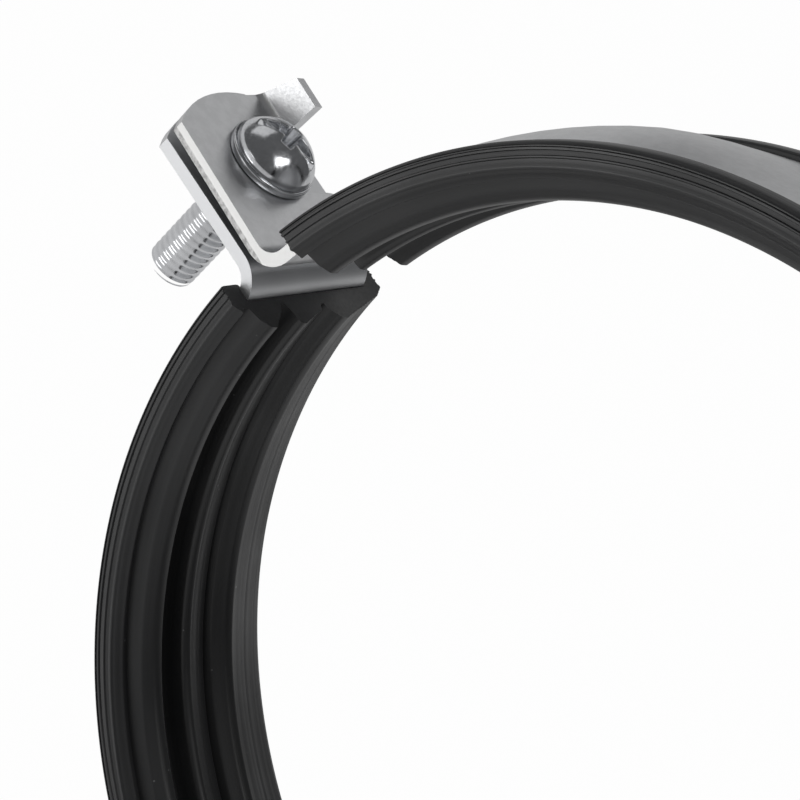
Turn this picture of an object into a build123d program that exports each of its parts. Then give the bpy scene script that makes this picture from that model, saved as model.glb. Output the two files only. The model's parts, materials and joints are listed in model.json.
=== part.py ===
from build123d import *
import os
from math import asin, cos, radians, sin, sqrt

os.makedirs("parts", exist_ok=True)

# Frame: the pipe's axis is Y, the ears part on the XY plane, the cap is up (+Z).
# The quick lock is at -X.

# Pipe seat and clamp strip
seat_radius = 55.0
strip_thickness = 1.5
strip_width = 20.0
bend_radius = 2.4

# Ears
cap_ear_height = 0.4
base_ear_depth = 0.3
base_ear_droop = 2.0
ear_corner_length = 5.9
ear_crown_rise = 3.9

# Screws, M6 round head, set off from the strip's outer face
screw_offset = 12.7
shank_radius = 3.0
shank_length = 21.5
point_length = 3.6
point_radius = 1.7
head_radius = 5.3
flange_height = 1.0
flange_edge = 0.3
dome_radius = 5.0
head_height = 4.7
crown_radius = 5.6
recess_span = 6.8
recess_arm = 1.9
recess_depth = 2.8
recess_taper = 12
recess_turn = 30
driver_slot_width = 1.3
driver_slot_depth = 1.6
thread_clearance = 0.05
pivot_clearance = 0.3

# Quick lock slot, centred a little nearer the ring than its screw, and stop tab
slot_shift = 0.5
slot_radius = 4.1
slot_mouth_radius = 4.0
tab_bend_start = 4.6
tab_bend_radius = 1.0
tab_lean = 8
tab_height = 5.0
tab_step = 0.45
tab_taper = 2.3

# Rubber lining
lining_depth = 3.7
lining_width = 25.8
lip_thickness = 0.8
lip_overlap = 0.5
lip_bevel = 0.3
flank_lean = 0.15
shoulder_depth = 3.3
land_depth = 2.0
shoulder_width = 1.0
rib_land = 0.7
cap_lining_end = 7.0
base_lining_end = 3.1
# Each rib: place of its crest along the pipe, run of its near slope and depth of the foot where that starts
ribs = ((-8.3, 1.3, 1.3), (-3.5, 0.6, 2.1), (3.8, 1.7, 1.5))
last_rib_run = 6.9
last_rib_depth = 2.2
shoulder_bevel = 0.5

# Connection nut, M8
nut_across_flats = 13.0
nut_length = 12.0
nut_bore_radius = 3.4
nut_chamfer = 0.8

strip_inner_radius = seat_radius + lining_depth
strip_outer_radius = strip_inner_radius + strip_thickness
screw_reach = strip_outer_radius + screw_offset
ear_corner_reach = screw_reach + ear_corner_length
ear_crown_reach = ear_corner_reach + ear_crown_rise
cap_ear_top = cap_ear_height + strip_thickness
ring_clear = 2 * strip_outer_radius
ear_clear = 10.0
touching = 0.01


def ear_points(level, droop):
    """Points of one ear's section, outwards along the inner face and back along the outer one.

    They are (distance from the axis, height above the parting). Both faces bend about the same centre.
    """
    height = level + strip_thickness + bend_radius
    centre = Vector(sqrt((strip_outer_radius + bend_radius) ** 2 - height**2), height)
    to_axis = -centre.normalized()
    to_parting = Vector(sin(radians(droop)), -cos(radians(droop)))
    between = (to_axis + to_parting).normalized()
    along = Vector(cos(radians(droop)), sin(radians(droop)))
    reach = along * (ear_crown_reach - centre.X)
    wide = bend_radius + strip_thickness
    inner = [centre + way * wide for way in (to_axis, between, to_parting)]
    outer = [centre + way * bend_radius for way in (to_parting, between, to_axis)]
    return inner + [inner[2] + reach, outer[0] + reach] + outer


def strip_section(rise, level, droop):
    """Section of one half of the strip: a half ring and two bent ears, on the rise side of the parting."""
    right = [(p.X, rise * p.Y) for p in ear_points(level, droop)]
    left = [(-x, y) for x, y in right]
    with BuildSketch() as section:
        with BuildLine():
            ThreePointArc(left[0], (0, rise * strip_inner_radius), right[0])
            ThreePointArc(left[7], (0, rise * strip_outer_radius), right[7])
            for side in (left, right):
                ThreePointArc(*side[0:3])
                Polyline(*side[2:6])
                ThreePointArc(*side[5:8])
        make_face()
    return section.sketch


def ear_plan():
    """Outline of the strip seen along Z: straight sides with crowned ends."""
    corner, half = ear_corner_reach, strip_width / 2
    with BuildSketch() as plan:
        with BuildLine():
            Line((-corner, -half), (corner, -half))
            ThreePointArc((corner, -half), (ear_crown_reach, 0), (corner, half))
            Line((corner, half), (-corner, half))
            ThreePointArc((-corner, half), (-ear_crown_reach, 0), (-corner, -half))
        make_face()
    return plan.sketch


def tab_profile():
    """Section of the stop tab across its bend: it leaves the ear flat and turns up, leaning outwards."""
    turn = radians(90 - tab_lean)
    start = tab_bend_start
    middle = cap_ear_top + tab_bend_radius
    outer_radius = tab_bend_radius + strip_thickness
    inner_foot = Vector(start + tab_bend_radius * sin(turn), middle - tab_bend_radius * cos(turn))
    outer_foot = Vector(start + outer_radius * sin(turn), middle - outer_radius * cos(turn))
    rise = Vector(cos(turn), sin(turn)) * ((cap_ear_top + tab_height - inner_foot.Y) / sin(turn))
    with BuildSketch() as profile:
        with BuildLine():
            Line((tab_heel, cap_ear_top), (start, cap_ear_top))
            RadiusArc((start, cap_ear_top), inner_foot, -tab_bend_radius)
            Polyline(inner_foot, inner_foot + rise, outer_foot + rise, outer_foot)
            RadiusArc(outer_foot, (start, cap_ear_height), outer_radius)
            Polyline((start, cap_ear_height), (tab_heel, cap_ear_height), (tab_heel, cap_ear_top))
        make_face()
    return profile.sketch


# Base half of the strip
with BuildPart() as base_shell:
    with BuildSketch(Plane.XZ):
        add(strip_section(-1, base_ear_depth, base_ear_droop))
    extrude(amount=strip_width / 2, both=True)
    with BuildSketch():
        add(ear_plan())
    extrude(amount=ring_clear, both=True, mode=Mode.INTERSECT)
    with BuildSketch():
        with Locations((-screw_reach, 0), (screw_reach, 0)):
            Circle(shank_radius + thread_clearance)
    extrude(amount=-ear_clear, mode=Mode.SUBTRACT)
base_shell.part.label = "base_shell"
export_step(base_shell.part, "parts/base_shell.step")

# Cap half of the strip, with the open slot and the stop tab on its lock ear
slot_reach = screw_reach - slot_shift
slot_outer_wall = -slot_reach - slot_radius
slot_inner_wall = -slot_reach + slot_radius
tab_heel = tab_bend_start - strip_thickness
tab_top = tab_height + tab_step
with BuildPart() as cap_shell:
    with BuildSketch(Plane.XZ):
        add(strip_section(1, cap_ear_height, 0))
    extrude(amount=strip_width / 2, both=True)
    with BuildSketch():
        add(ear_plan())
    extrude(amount=ring_clear, both=True, mode=Mode.INTERSECT)
    with BuildSketch():
        with Locations((screw_reach, 0)):
            Circle(shank_radius + pivot_clearance)
        with Locations((-slot_reach, 0)):
            Circle(slot_radius)
            Rectangle(2 * slot_radius, strip_width, align=(Align.CENTER, Align.MIN))
        with Locations((slot_outer_wall, tab_bend_start)):
            Rectangle(ear_clear, strip_width, align=(Align.MAX, Align.MIN))
    extrude(amount=ear_clear, mode=Mode.SUBTRACT)
    inner_wall = cap_shell.edges().filter_by(Axis.Z).filter_by(
        lambda e: abs(e.center().X - slot_inner_wall) < touching
    )
    mouth = inner_wall.filter_by(lambda e: e.center().Y > strip_width / 2 - touching)
    fillet(mouth, slot_mouth_radius)
    with BuildSketch(Plane.YZ.offset(slot_outer_wall)):
        add(tab_profile())
    extrude(amount=-(ear_crown_reach + slot_outer_wall))
    with BuildSketch(Plane.XZ.offset(-tab_heel)):
        with Locations((-ear_crown_reach, cap_ear_top)):
            Polygon(
                (-tab_step, -strip_thickness),
                (tab_step, -strip_thickness),
                (tab_step, 0),
                (tab_taper, tab_top),
                (-tab_step, tab_top),
                align=None,
            )
    extrude(amount=-strip_width, mode=Mode.SUBTRACT)
cap_shell.part.label = "cap_shell"
export_step(cap_shell.part, "parts/cap_shell.step")


def lining_profile():
    """Section of the lining as (radius, place along the pipe).

    It is a channel for the strip, with a lip at each side and three ribs.
    """
    side, groove = lining_width / 2, strip_width / 2
    lip_radius = strip_outer_radius + lip_thickness
    shoulder, land = seat_radius + shoulder_depth, seat_radius + land_depth
    corner = side - flank_lean
    inside = [(shoulder, -corner), (land, -corner + shoulder_width)]
    for crest, run, depth in ribs:
        inside.append((seat_radius + depth, crest - rib_land / 2 - run))
        inside.append((seat_radius, crest - rib_land / 2))
        inside.append((seat_radius, crest + rib_land / 2))
    inside.append((seat_radius + last_rib_depth, inside[-1][1] + last_rib_run))
    inside.append((shoulder, corner))
    lip_edge = groove - lip_overlap
    outside = [(lip_radius, side), (lip_radius, lip_edge)]
    outside += [(strip_outer_radius, lip_edge), (strip_outer_radius, groove)]
    outside += [(strip_inner_radius, groove), (strip_inner_radius, -groove)]
    outside += [(r, -y) for r, y in reversed(outside[:4])]
    with BuildSketch() as profile:
        with BuildLine():
            Polyline(*inside, *outside, close=True)
        make_face()
        lips = profile.vertices().filter_by(
            lambda v: v.X > lip_radius - touching and abs(v.Y) > side - touching
        )
        chamfer(lips, lip_bevel)
        shoulders = profile.vertices().filter_by(lambda v: abs(v.X - shoulder) < touching)
        chamfer(shoulders, shoulder_bevel)
    return profile.sketch


# Base lining: the lower half of the ribbed ring, cut back from the bends
with BuildPart() as base_lining:
    with BuildSketch():
        add(lining_profile())
    revolve(axis=Axis.Y)
    split(bisect_by=Plane.XY.offset(-base_lining_end), keep=Keep.BOTTOM)
    add(base_shell.part, mode=Mode.SUBTRACT)
base_lining.part.label = "base_lining"
export_step(base_lining.part, "parts/base_lining.step")

# Cap lining
with BuildPart() as cap_lining:
    with BuildSketch():
        add(lining_profile())
    revolve(axis=Axis.Y)
    split(bisect_by=Plane.XY.offset(cap_lining_end), keep=Keep.TOP)
cap_lining.part.label = "cap_lining"
export_step(cap_lining.part, "parts/cap_lining.step")


def screw_profile():
    """Half section of a flanged round head screw, from the underside of its head, beside its axis."""
    centre = head_height - crown_radius
    turn = asin(dome_radius / crown_radius)
    dome_foot = (dome_radius, centre + crown_radius * cos(turn))
    crown = (crown_radius * sin(turn / 2), centre + crown_radius * cos(turn / 2))
    top, tip, neck = (0, head_height), -shank_length, point_length - shank_length
    rim = (head_radius, flange_height)
    with BuildSketch() as profile:
        with BuildLine():
            Polyline(top, (0, tip), (point_radius, tip), (shank_radius, neck))
            Polyline((shank_radius, neck), (shank_radius, 0), (head_radius, 0), rim, dome_foot)
            ThreePointArc(dome_foot, crown, top)
        make_face()
        fillet(profile.vertices().sort_by_distance(rim)[0], flange_edge)
    return profile.sketch


def screw(name, reach):
    """A screw through an ear of the cap, seated on the ear, with a cross recess and a driver slot."""
    with BuildPart() as piece:
        with BuildSketch(Plane(origin=(reach, 0, cap_ear_top), x_dir=(1, 0, 0), z_dir=(0, -1, 0))):
            add(screw_profile())
        revolve(axis=Axis((reach, 0, 0), (0, 0, 1)))
        with BuildSketch(Plane.XY.offset(cap_ear_top + head_height)):
            with Locations((reach, 0)):
                Rectangle(recess_span, recess_arm, rotation=recess_turn)
                Rectangle(recess_arm, recess_span, rotation=recess_turn)
        extrude(amount=-recess_depth, taper=recess_taper, mode=Mode.SUBTRACT)
        with BuildSketch(Plane.XY.offset(cap_ear_top + head_height)):
            with Locations((reach, 0)):
                Rectangle(2 * head_radius, driver_slot_width, rotation=recess_turn)
        extrude(amount=-driver_slot_depth, mode=Mode.SUBTRACT)
    piece.part.label = name
    export_step(piece.part, f"parts/{name}.step")


screw("lock_screw", -screw_reach)
screw("pivot_screw", screw_reach)

# Connection nut, welded under the base: a hexagon shaped to the strip, tapped from below
nut_foot = -strip_outer_radius - nut_length
with BuildPart() as connection_nut:
    with BuildSketch(Plane.XY.offset(nut_foot)):
        RegularPolygon(nut_across_flats / 2, 6, major_radius=False)
    extrude(amount=nut_length + strip_thickness)
    chamfer(connection_nut.edges().group_by(Axis.Z)[0], nut_chamfer / 2)
    with BuildSketch(Plane.XY.offset(nut_foot)):
        Circle(nut_bore_radius)
    extrude(amount=nut_length + strip_thickness, mode=Mode.SUBTRACT)
    with BuildSketch(Plane.XZ):
        Circle(strip_outer_radius)
    extrude(amount=nut_across_flats, both=True, mode=Mode.SUBTRACT)
connection_nut.part.label = "connection_nut"
export_step(connection_nut.part, "parts/connection_nut.step")
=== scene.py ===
import json
from math import asin, atan2, cos, degrees, pi, radians, sin, tau

import bpy
from bpy.props import FloatProperty, FloatVectorProperty, IntProperty, PointerProperty
from bpy.types import Operator, Panel, PropertyGroup
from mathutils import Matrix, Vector

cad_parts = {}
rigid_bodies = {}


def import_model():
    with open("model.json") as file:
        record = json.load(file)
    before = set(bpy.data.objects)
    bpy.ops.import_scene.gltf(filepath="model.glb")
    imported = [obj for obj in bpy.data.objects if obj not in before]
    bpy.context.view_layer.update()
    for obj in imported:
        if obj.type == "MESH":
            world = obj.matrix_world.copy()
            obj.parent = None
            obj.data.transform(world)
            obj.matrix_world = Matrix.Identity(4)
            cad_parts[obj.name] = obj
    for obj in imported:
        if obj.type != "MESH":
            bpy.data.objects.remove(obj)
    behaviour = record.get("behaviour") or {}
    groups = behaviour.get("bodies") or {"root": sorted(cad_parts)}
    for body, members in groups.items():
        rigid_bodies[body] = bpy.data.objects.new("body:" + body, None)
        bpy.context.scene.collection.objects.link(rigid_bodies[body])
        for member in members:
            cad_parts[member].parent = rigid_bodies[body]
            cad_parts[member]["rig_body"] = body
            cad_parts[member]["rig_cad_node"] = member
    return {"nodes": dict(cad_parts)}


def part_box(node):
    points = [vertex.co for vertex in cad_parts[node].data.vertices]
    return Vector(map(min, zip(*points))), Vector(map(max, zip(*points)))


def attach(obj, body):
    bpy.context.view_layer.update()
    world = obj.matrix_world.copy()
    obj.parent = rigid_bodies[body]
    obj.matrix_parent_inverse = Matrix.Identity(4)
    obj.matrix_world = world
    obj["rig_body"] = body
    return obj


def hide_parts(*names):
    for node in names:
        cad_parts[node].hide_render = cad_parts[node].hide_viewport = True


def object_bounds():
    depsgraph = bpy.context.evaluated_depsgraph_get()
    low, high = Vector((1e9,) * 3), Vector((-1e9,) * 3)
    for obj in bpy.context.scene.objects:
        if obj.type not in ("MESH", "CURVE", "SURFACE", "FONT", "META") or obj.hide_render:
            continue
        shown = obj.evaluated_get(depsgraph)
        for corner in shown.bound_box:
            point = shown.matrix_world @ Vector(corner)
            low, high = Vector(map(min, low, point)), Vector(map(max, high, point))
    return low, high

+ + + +

**What this task involves**
Repeat word for word the stretch of lines from the one with "# Connection nut, welded" down to the one with "before = set(bpy.data.objects)", both included.

**Result of this exercise**
# Connection nut, welded under the base: a hexagon shaped to the strip, tapped from below
nut_foot = -strip_outer_radius - nut_length
with BuildPart() as connection_nut:
    with BuildSketch(Plane.XY.offset(nut_foot)):
        RegularPolygon(nut_across_flats / 2, 6, major_radius=False)
    extrude(amount=nut_length + strip_thickness)
    chamfer(connection_nut.edges().group_by(Axis.Z)[0], nut_chamfer / 2)
    with BuildSketch(Plane.XY.offset(nut_foot)):
        Circle(nut_bore_radius)
    extrude(amount=nut_length + strip_thickness, mode=Mode.SUBTRACT)
    with BuildSketch(Plane.XZ):
        Circle(strip_outer_radius)
    extrude(amount=nut_across_flats, both=True, mode=Mode.SUBTRACT)
connection_nut.part.label = "connection_nut"
export_step(connection_nut.part, "parts/connection_nut.step")
=== scene.py ===
import json
from math import asin, atan2, cos, degrees, pi, radians, sin, tau

import bpy
from bpy.props import FloatProperty, FloatVectorProperty, IntProperty, PointerProperty
from bpy.types import Operator, Panel, PropertyGroup
from mathutils import Matrix, Vector

cad_parts = {}
rigid_bodies = {}


def import_model():
    with open("model.json") as file:
        record = json.load(file)
    before = set(bpy.data.objects)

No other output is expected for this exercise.